Zandi is the Chief Economist at Moody’s Economy.com, an economic research and consulting firm he co-founded. Zandi, a prominent economic pundit, recently provided Congressional testimony on the Obama stimulus plan and the automaker bailout.


“It used to be that we were more negative than the consensus,” Zandi said. “Now we are optimistic. This is an unusual position to be in, but appropriate given the facts.”


Zandi forecasts a 3% peak-to-trough decline in GDP – clearly in the camp of the optimists. He projects an additional decline in housing prices of 10% or slightly more, on top of the 25% decline since their peak in early 2006. After prices bottom mid-year, he predicted, they will level off in 2010 and rise appreciably in 2011.


But it will be another decade – sometime around 2020 – before housing prices return to their 2006 peak values.

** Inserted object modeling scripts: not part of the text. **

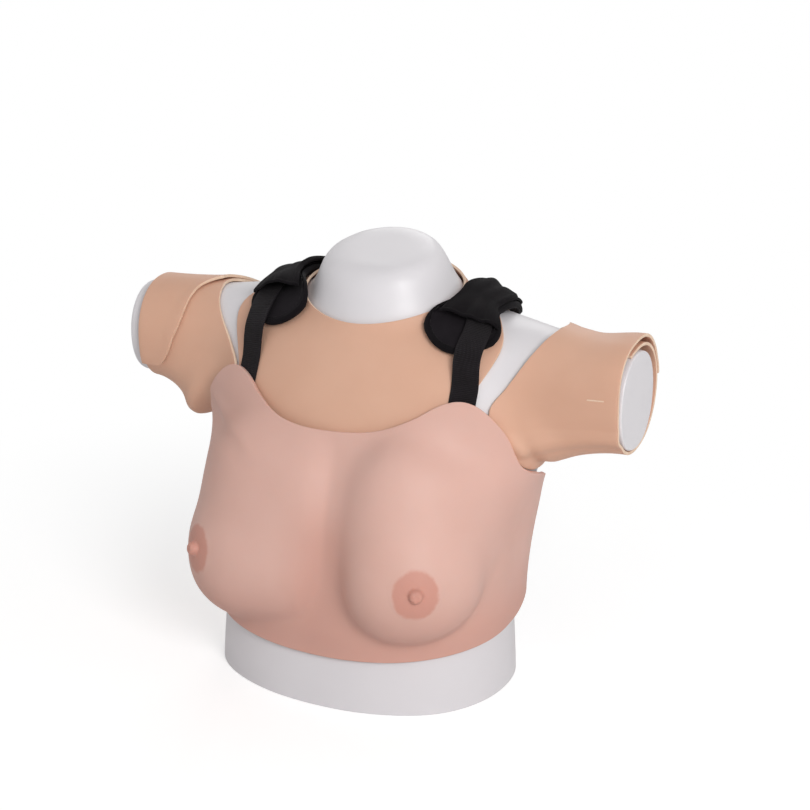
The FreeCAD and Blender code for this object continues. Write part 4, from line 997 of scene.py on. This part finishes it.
def rolled(path_at, spans, radius, flat, closed=False):
    """Round roll along a path: path_at gives its middle, a place to one side and one above."""
    def at(u, v):
        middle, aside, above = path_at(u)
        one = aside - middle
        one /= np.linalg.norm(one, axis=1)[:, None]
        two = above - middle
        two -= one * np.sum(one * two, axis=1)[:, None]
        two /= np.linalg.norm(two, axis=1)[:, None]
        angle = (2 * math.pi * v)[:, None]
        return middle + radius * (np.cos(angle) * one + np.sin(angle) * two)

    bm = laid(at, spans, 14, flat, True)
    if not closed:
        bmesh.ops.holes_fill(bm, edges=bm.edges, sides=20)
    return bm


def round_pad(side, u, level, inset):
    """Place on the outline of a pad, a share u of the way round it."""
    turn = 2 * math.pi * u
    reach = np.maximum(np.abs(np.cos(turn)), np.abs(np.sin(turn)))
    along = np.cos(turn) / reach
    across = np.sin(turn) / reach
    return pad_place(side, (along + 1) / 2, (across + 1) / 2, level, inset)


def pad_binding(side_name, side):
    level = PAD_LEVEL + PAD / 2

    def edge_at(u):
        return (round_pad(side, u, level, BINDING_INSET),
                round_pad(side, u, level, BINDING_INSET - 1),
                round_pad(side, u, level + 1, BINDING_INSET))

    def seam_at(u):
        return round_pad(side, u, PAD_TOP - STITCH_SINK, STITCH_INSET)

    show("pad_binding_" + side_name, rolled(edge_at, 150, BINDING_RADIUS, (0.40, 0.019), True),
         [binding_cloth])
    show("pad_stitches_" + side_name, stitch_row(seam_at), [black_thread])


def stitch_row(path_at):
    """Thread stitches along a path, as one mesh."""
    bm = bmesh.new()
    starts = path_at(np.arange(STITCHES) / STITCHES)
    ends = path_at((np.arange(STITCHES) + STITCH_SHARE) / STITCHES)
    for start, end in zip(starts, ends):
        one, other = Vector(start * MM), Vector(end * MM)
        turn = (other - one).to_track_quat("Z", "Y").to_matrix().to_4x4()
        place = Matrix.Translation((one + other) / 2) @ turn
        bmesh.ops.create_cone(bm, cap_ends=True, segments=6, radius1=THREAD_RADIUS * MM,
                              radius2=THREAD_RADIUS * MM, depth=(other - one).length,
                              matrix=place)
    return bm


# Shoulder straps: over the shoulder, straight down the back, round the ring and up again

STRAP_FOOT_LEVEL = 258
STRAP_FREE_LEVEL = 262
STRAP_SETTLES = (0.62, 0.96)
STRAP_TIGHTENS = (0.80, 0.995)
STRAP_OFF_PAD_ZONE = (0, 22)
STRAP_RUN_PER_DEGREE = 1.9
OVER_LENGTH = 300
RING_LEVEL = 158
RING_STANDOFF = 8.5
RING_THICKNESS = 2.4
RING_BAR_Y = 6
SLIDE_CLEARANCE = 0.4
MIDDLE_LIFT = RING_THICKNESS / 2 + SLIDE_CLEARANCE + WEB / 2
TAIL = 88
MIRROR = np.array([-1.0, 1.0, 1.0])


def back_point(x, z, level):
    """Point of the back at x and height z."""
    start = (float(x), float(trunk_middle(z)), float(z))
    return meet(dressed_distance, start, (0.0, 1.0, 0.0), level)


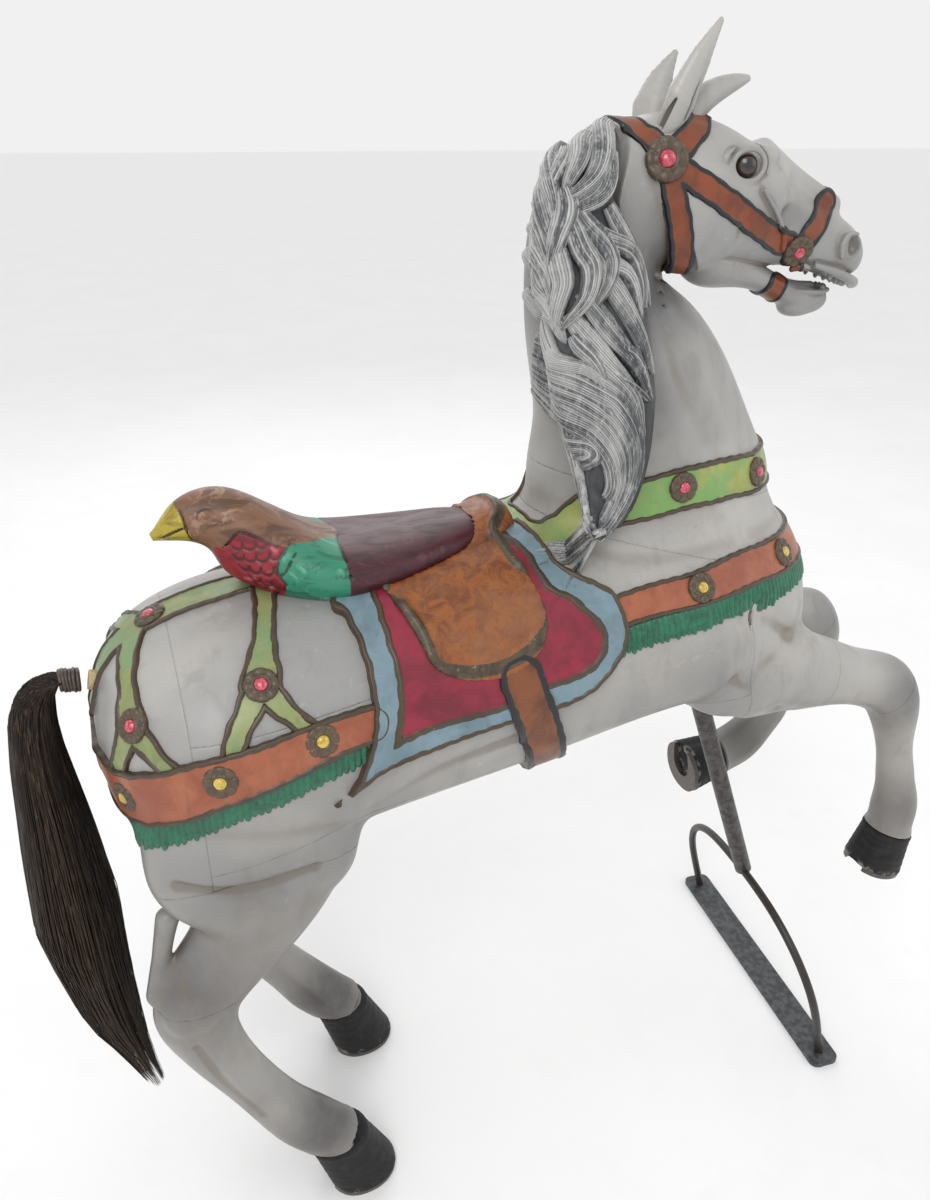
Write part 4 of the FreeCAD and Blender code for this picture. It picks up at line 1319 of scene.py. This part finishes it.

Zandi outlined six broad factors underlying his forecast:


Affordability. Zandi said affordability is a “necessary but not sufficient” condition to stabilize the housing market. The price-to-income ratio has returned to its long run (since the late 1980s) average, suggesting that houses are now affordable once again. But a second metric – the price-to-rental-fee ratio – still suggests housing may be overpriced. “It is falling quickly,” said Zandi, “but it is not back to its long run average.” Another 10% price decline, consistent with Zandi’s forecast, is needed to return this ratio to its long-run average and establish affordability.


Inventory. Breaking with the prevailing consensus, Zandi said housing inventory “has peaked.” Normally, approximately 1.25 million vacant homes are on the market, but currently that number is 2.25 million, where it has stood for nearly two years. With demand at approximately 1.3 million units per year and housing formation at 800,000 units per year, the excess inventory will finally begin to come down over the next two years, according to Zandi. “We should be working off that inventory pretty quickly,” he said, adding that “despite significant progress, we still have a lot of work to do.”